The Kelly-Kheffache family lived in Templeogue and, when Kevin was 11, moved to Sandyford.

"The business was very different then, the summer schools a huge part of things and the students all French. The staff were mostly part-timers who were thrown in at the deep end."

He shakes a bemused head. "It was crazy, crazy. My father had to be rigid in his style of running things, to keep it together. There was a lot of work involved: organising sport and cultural afternoons for the students; places for them to live; transport, all well in advance. It was very, very intense."

He's blanching a little, just remembering. "There would inevitably be huge problems with buses not turning up at the airport and such. It was madness! When I was 16 and 17 I was a group leader taking French kids around Dublin. I was teaching too - back then you could teach without a cert. It was all stress and intensity and I hated the approach to summers." He ends on a relieved note. "It's different now."

The stress and hard work had an effect. "I didn't want to do this," he grins, taking in the room and school in its present-day Dún Laoghaire location. "I studied business in DIT, travelled on a J1 to the States, worked in a bank for a while. I didn't know what I would do. Things weren't going great with the school, the numbers were down from 1,000 to 400 when my father gave me an ultimatum - if I went away he'd close down. I went anyway but then both he and my mother got sick so I came back."

The school had "taken its toll" on his father's health. Kevin says he can see, with hindsight, how all this happened. Then: "The parents went to live in France and left me looking after the school. We did a lot of corporate, year-round classes off-site and my Dad kept in touch for about a year by e-mail. During the summer of 2000, my first, it was me on my own with about 90 students. In a way this was good because I found I could handle it. I also realised the business had to be seriously looked at and built up, and that I didn't want to spend all my summers like that one - having to live outside my home for nine weeks in Wesley College."

Then he met Peter Lahiff, now academic director at Annalivia.

"He'd been in Spain, where he taught and was a director of studies. I'd a plan to open an international, small, comfortable school where people could come year round to learn English. By that stage too I'd met Jocelyn Rousseau, who is French, had been lecturing in French and was looking for work. She came on board as administrator/student officer.
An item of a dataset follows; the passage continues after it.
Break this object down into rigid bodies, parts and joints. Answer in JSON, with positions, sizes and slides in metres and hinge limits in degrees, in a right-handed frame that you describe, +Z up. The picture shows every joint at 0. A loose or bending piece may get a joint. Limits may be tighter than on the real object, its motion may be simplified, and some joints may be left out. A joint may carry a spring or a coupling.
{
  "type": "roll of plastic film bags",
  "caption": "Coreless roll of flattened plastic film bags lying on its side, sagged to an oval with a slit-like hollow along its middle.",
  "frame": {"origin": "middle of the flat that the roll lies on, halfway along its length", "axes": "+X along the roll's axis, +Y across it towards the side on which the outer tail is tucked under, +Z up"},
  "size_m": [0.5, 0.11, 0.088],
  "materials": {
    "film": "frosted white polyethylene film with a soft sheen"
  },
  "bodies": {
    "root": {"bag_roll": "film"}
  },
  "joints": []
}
The three of us got together and set about reworking the school."

By now the wider world had changed and language schools needed Department of Education approval.

"Peter worked at getting that - it took two years. It was good for us to have to put everything on paper for the department. It helped clarify things. I, in the meantime, went about convincing people we had a great school. We still had the summer schools, which worked well because of the way Peter restructured things. Soon we were teaching English to French, Italian, Spanish, Korean, Russian, and Japanese students.
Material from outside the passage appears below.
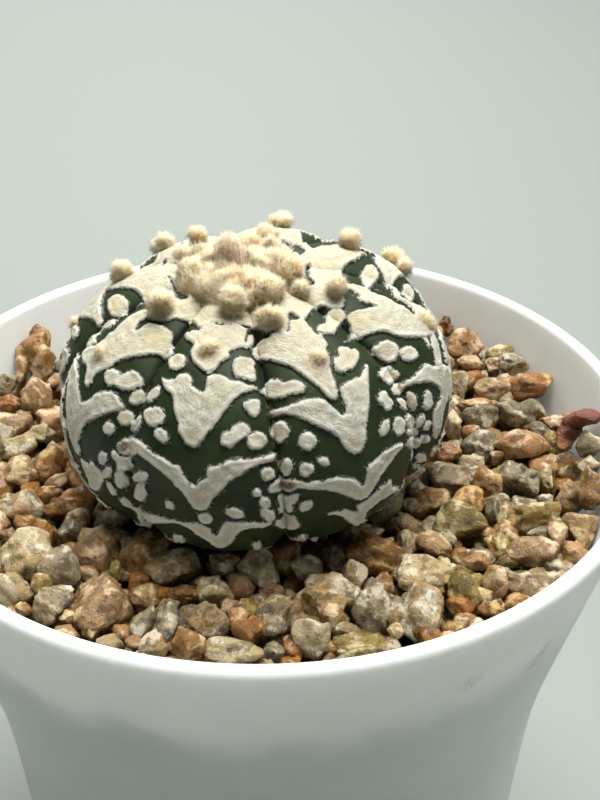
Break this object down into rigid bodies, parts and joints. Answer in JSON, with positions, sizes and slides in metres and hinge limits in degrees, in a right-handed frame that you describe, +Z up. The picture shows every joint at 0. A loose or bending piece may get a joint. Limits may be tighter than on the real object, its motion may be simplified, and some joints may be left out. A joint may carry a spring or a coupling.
{
  "type": "potted star cactus",
  "caption": "Round spineless cactus with broad ribs, raised white felt chevrons and woolly areoles, standing in mixed grit in a flared white plastic pot.",
  "frame": {"origin": "centre of the circle on which the pot's foot ring stands", "axes": "+Z up along the pot's axis; -Y is the front that the picture shows"},
  "size_m": [0.09, 0.09, 0.1073],
  "materials": {
    "pot_plastic": "smooth white moulded plastic, soft gloss",
    "potting_mix": "dark mineral potting mix",
    "grit": "mixed quartz and granite grit, tan, grey and orange",
    "cactus_skin": "dark green waxy skin with white felt chevrons and flecks",
    "areole_wool": "matted tan wool",
    "bud_hair": "pinkish brown hairs over wool",
    "dry_bark": "red-brown dry bark, slightly glossy"
  },
  "bodies": {
    "root": {"pot": "pot_plastic", "soil": "potting_mix", "gravel": "grit", "cactus_body": "cactus_skin", "crown_wool": "areole_wool", "flower_bud": "bud_hair", "bark_chip": "dry_bark"}
  },
  "joints": []
}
"Peter's idea, a very good one, was that it would be all speaking-based, that we should get them to activate the English they already knew from theory. We had more than 1,000 summer students by 2006. It wasn't half as stressful as before, however, because we had full-time teachers, working year round so as there was continuity."

Annalivia moved to its more spacious premises in Clarinda Park, Dún Laoghaire. Kevin's sister Julie, home from New York, got involved, stayed on and took over the school's newly started Au Pair Study Centre with her brother.

"Since 2000 we've been growing in the right direction," says Kevin. "We've got seven classrooms here and seven teachers as well as Peter, Jocelyn and myself. Julie manages the summer schools and Au Pair Study Centre. Peter's finishing a PhD in Spanish literature. Lots of new people coming to live in Ireland attend our evening classes. They arrive able to communicate but with grammar difficulties which presents teaching problems but is a challenge. We do free afternoon classes from time-to-time on how to speak Dublin English and they love it!"

He worries about the effect of non-recognised schools on language teaching. "Some of the things which go on - it's a story for another day! There are some hilarious loopholes in the system."

There's been talk, for a long time he says, "of setting up state language schools. The Department of Education now has its own Certificate of English Language Training. Primary schools are taking on more TEFL teachers and Fáilte Ireland do a great job of promoting English teaching in Ireland."

Annalivia's fun, he says. "It would stop being fun if we became a chain of schools. The teachers are a great bunch and here long term. We'll go on doing what we're doing properly and leave it at that. Annalivia's future is in the lap of the gods!"